— begin ENTRIES PROVIDED —

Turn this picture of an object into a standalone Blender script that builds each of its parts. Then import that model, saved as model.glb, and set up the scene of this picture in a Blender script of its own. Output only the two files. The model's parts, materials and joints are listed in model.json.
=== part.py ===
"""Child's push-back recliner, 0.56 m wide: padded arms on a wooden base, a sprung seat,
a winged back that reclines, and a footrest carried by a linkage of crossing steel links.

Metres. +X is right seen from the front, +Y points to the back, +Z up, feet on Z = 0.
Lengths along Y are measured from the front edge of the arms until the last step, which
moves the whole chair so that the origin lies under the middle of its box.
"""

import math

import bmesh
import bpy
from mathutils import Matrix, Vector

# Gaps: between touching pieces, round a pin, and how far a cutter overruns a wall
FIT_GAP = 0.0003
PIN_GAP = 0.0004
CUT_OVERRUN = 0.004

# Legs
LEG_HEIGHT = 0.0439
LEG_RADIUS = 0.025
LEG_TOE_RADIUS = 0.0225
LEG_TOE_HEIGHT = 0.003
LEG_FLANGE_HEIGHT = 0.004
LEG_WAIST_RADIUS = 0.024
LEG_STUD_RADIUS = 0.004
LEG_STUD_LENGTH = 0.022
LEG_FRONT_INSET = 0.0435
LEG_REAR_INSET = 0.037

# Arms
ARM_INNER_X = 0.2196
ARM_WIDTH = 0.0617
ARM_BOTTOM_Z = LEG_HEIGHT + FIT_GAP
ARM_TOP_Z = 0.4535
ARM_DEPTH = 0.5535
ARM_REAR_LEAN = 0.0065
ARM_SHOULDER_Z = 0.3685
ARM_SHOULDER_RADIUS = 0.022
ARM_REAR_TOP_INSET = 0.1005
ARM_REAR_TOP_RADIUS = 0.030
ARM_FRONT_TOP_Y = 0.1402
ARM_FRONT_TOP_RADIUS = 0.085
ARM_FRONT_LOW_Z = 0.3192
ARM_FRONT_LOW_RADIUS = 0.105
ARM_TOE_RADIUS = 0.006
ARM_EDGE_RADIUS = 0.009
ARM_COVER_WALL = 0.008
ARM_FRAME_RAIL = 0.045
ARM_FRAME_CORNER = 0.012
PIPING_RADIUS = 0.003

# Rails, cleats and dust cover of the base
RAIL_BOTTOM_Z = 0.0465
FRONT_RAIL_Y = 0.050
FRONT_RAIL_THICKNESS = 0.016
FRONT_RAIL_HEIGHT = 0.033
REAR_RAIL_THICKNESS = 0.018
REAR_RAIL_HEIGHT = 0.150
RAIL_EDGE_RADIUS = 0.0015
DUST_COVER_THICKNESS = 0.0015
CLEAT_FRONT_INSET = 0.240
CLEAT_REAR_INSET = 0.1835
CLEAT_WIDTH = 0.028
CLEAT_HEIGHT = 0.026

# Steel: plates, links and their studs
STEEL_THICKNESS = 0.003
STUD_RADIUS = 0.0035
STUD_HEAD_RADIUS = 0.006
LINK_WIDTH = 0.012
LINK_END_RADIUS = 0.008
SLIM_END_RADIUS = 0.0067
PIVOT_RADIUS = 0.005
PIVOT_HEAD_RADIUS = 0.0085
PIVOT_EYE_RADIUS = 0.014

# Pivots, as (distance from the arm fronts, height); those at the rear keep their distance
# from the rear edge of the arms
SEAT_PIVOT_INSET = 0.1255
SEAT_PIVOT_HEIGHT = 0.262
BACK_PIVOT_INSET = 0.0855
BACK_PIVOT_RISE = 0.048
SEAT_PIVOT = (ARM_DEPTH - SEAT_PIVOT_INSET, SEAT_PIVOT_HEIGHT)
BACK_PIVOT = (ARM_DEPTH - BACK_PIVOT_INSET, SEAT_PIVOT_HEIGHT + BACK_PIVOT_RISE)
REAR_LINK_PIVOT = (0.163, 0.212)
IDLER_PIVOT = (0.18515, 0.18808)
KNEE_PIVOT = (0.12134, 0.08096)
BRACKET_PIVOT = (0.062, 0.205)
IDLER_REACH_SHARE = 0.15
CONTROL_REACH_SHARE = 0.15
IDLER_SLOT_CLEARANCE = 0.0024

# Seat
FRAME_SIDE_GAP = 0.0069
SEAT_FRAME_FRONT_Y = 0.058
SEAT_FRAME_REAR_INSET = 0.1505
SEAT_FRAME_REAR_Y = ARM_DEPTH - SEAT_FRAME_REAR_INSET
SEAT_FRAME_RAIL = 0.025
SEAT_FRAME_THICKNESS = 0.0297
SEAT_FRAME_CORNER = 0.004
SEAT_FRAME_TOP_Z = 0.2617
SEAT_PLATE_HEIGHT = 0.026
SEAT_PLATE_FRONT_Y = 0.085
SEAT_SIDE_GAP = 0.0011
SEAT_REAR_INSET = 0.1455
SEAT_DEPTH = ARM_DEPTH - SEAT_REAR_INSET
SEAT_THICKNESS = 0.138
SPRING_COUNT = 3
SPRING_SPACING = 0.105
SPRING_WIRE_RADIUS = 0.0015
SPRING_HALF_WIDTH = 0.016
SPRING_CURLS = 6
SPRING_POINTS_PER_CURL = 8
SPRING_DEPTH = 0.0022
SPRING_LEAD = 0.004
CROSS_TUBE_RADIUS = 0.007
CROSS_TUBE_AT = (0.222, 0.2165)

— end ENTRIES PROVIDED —
— begin ENTRIES PROVIDED —

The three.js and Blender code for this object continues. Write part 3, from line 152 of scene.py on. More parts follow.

— end ENTRIES PROVIDED —
— begin ENTRIES PROVIDED —

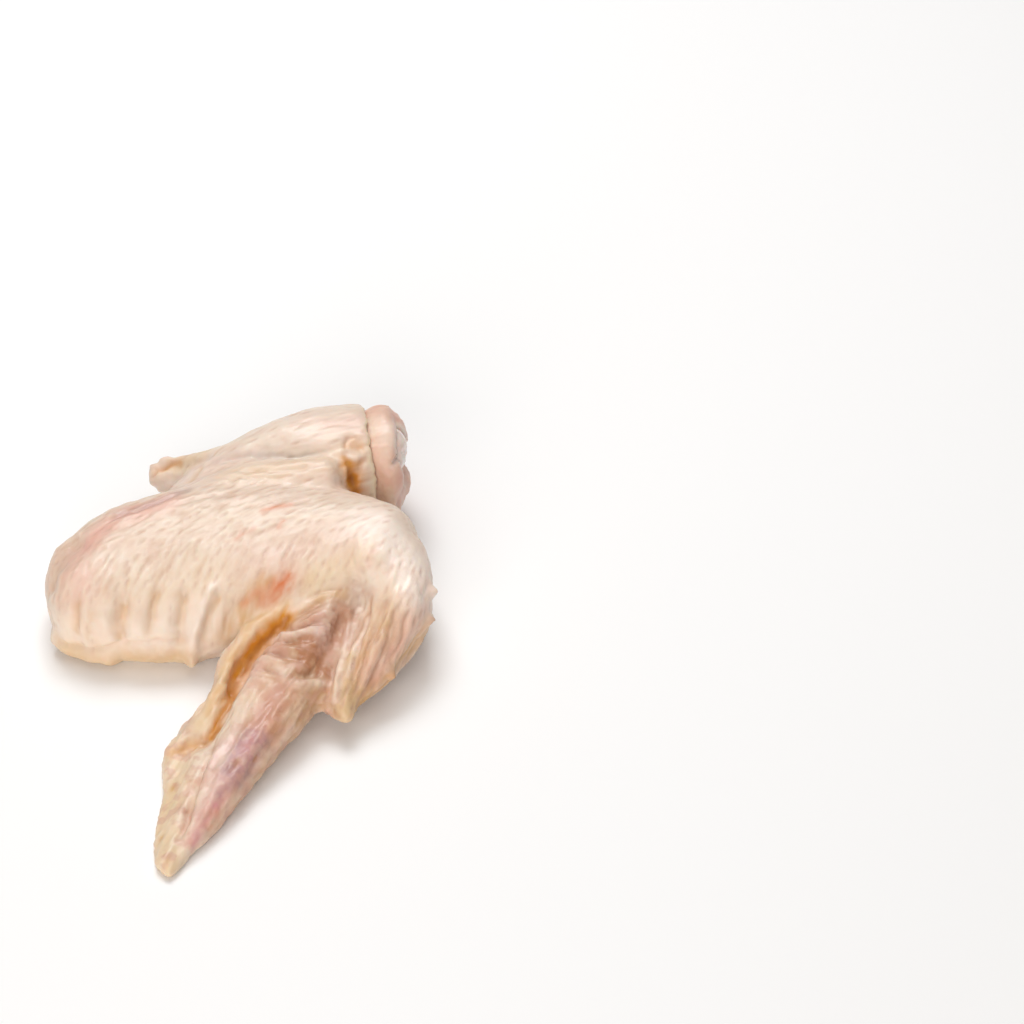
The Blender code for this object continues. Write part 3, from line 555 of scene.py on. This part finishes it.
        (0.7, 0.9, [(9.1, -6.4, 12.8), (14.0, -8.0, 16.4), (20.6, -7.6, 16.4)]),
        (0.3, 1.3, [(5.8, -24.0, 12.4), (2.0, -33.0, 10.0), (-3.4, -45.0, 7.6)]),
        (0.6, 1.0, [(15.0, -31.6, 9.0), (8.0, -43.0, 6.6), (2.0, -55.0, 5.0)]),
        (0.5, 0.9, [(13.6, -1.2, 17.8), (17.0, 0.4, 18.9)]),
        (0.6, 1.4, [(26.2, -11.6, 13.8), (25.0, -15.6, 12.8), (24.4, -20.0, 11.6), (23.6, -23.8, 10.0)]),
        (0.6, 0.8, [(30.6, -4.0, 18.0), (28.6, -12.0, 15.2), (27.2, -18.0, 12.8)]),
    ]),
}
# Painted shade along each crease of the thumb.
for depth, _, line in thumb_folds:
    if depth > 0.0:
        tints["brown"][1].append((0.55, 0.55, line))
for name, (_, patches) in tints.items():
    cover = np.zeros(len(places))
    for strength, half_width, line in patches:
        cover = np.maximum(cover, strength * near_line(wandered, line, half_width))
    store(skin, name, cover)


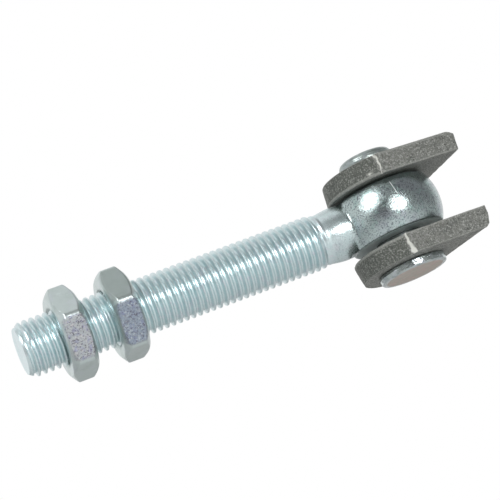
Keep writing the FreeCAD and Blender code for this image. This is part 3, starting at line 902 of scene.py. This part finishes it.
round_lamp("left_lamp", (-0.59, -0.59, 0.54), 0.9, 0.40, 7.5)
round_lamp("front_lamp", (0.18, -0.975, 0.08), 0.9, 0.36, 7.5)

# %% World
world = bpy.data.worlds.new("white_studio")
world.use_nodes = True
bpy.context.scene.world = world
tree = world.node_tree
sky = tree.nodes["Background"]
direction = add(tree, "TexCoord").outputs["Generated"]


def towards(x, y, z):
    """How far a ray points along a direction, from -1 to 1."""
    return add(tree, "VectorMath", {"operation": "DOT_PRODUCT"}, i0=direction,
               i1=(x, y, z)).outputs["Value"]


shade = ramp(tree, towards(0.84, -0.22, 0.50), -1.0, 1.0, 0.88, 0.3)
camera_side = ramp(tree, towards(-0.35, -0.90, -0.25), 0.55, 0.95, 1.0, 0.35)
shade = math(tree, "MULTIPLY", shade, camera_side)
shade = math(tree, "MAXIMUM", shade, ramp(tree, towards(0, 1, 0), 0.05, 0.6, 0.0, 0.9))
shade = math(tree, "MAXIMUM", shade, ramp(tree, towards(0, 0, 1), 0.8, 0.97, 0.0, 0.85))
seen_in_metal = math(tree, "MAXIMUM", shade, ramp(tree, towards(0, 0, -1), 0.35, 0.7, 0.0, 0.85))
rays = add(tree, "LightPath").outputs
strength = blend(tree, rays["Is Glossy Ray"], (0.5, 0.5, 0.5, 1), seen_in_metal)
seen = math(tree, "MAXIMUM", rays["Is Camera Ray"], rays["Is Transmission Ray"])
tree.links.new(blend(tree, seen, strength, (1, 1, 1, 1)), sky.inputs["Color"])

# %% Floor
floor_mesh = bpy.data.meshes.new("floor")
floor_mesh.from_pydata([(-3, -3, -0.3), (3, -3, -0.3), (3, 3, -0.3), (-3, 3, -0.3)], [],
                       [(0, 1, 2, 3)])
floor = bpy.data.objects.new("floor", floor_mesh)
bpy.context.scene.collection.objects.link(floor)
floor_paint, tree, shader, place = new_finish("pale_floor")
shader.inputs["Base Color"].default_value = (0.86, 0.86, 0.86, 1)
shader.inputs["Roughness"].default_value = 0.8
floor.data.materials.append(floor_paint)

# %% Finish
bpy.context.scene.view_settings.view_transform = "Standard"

— end ENTRIES PROVIDED —

● **INSTRUCTIONS TO FOLLOW**
Your task is to print the lines from the one containing "The Blender code" through the one containing "store(skin, name, cover)", exactly and with nothing added.

● **THE COMPLETED TASK**
The Blender code for this object continues. Write part 3, from line 555 of scene.py on. This part finishes it.
        (0.7, 0.9, [(9.1, -6.4, 12.8), (14.0, -8.0, 16.4), (20.6, -7.6, 16.4)]),
        (0.3, 1.3, [(5.8, -24.0, 12.4), (2.0, -33.0, 10.0), (-3.4, -45.0, 7.6)]),
        (0.6, 1.0, [(15.0, -31.6, 9.0), (8.0, -43.0, 6.6), (2.0, -55.0, 5.0)]),
        (0.5, 0.9, [(13.6, -1.2, 17.8), (17.0, 0.4, 18.9)]),
        (0.6, 1.4, [(26.2, -11.6, 13.8), (25.0, -15.6, 12.8), (24.4, -20.0, 11.6), (23.6, -23.8, 10.0)]),
        (0.6, 0.8, [(30.6, -4.0, 18.0), (28.6, -12.0, 15.2), (27.2, -18.0, 12.8)]),
    ]),
}
# Painted shade along each crease of the thumb.
for depth, _, line in thumb_folds:
    if depth > 0.0:
        tints["brown"][1].append((0.55, 0.55, line))
for name, (_, patches) in tints.items():
    cover = np.zeros(len(places))
    for strength, half_width, line in patches:
        cover = np.maximum(cover, strength * near_line(wandered, line, half_width))
    store(skin, name, cover)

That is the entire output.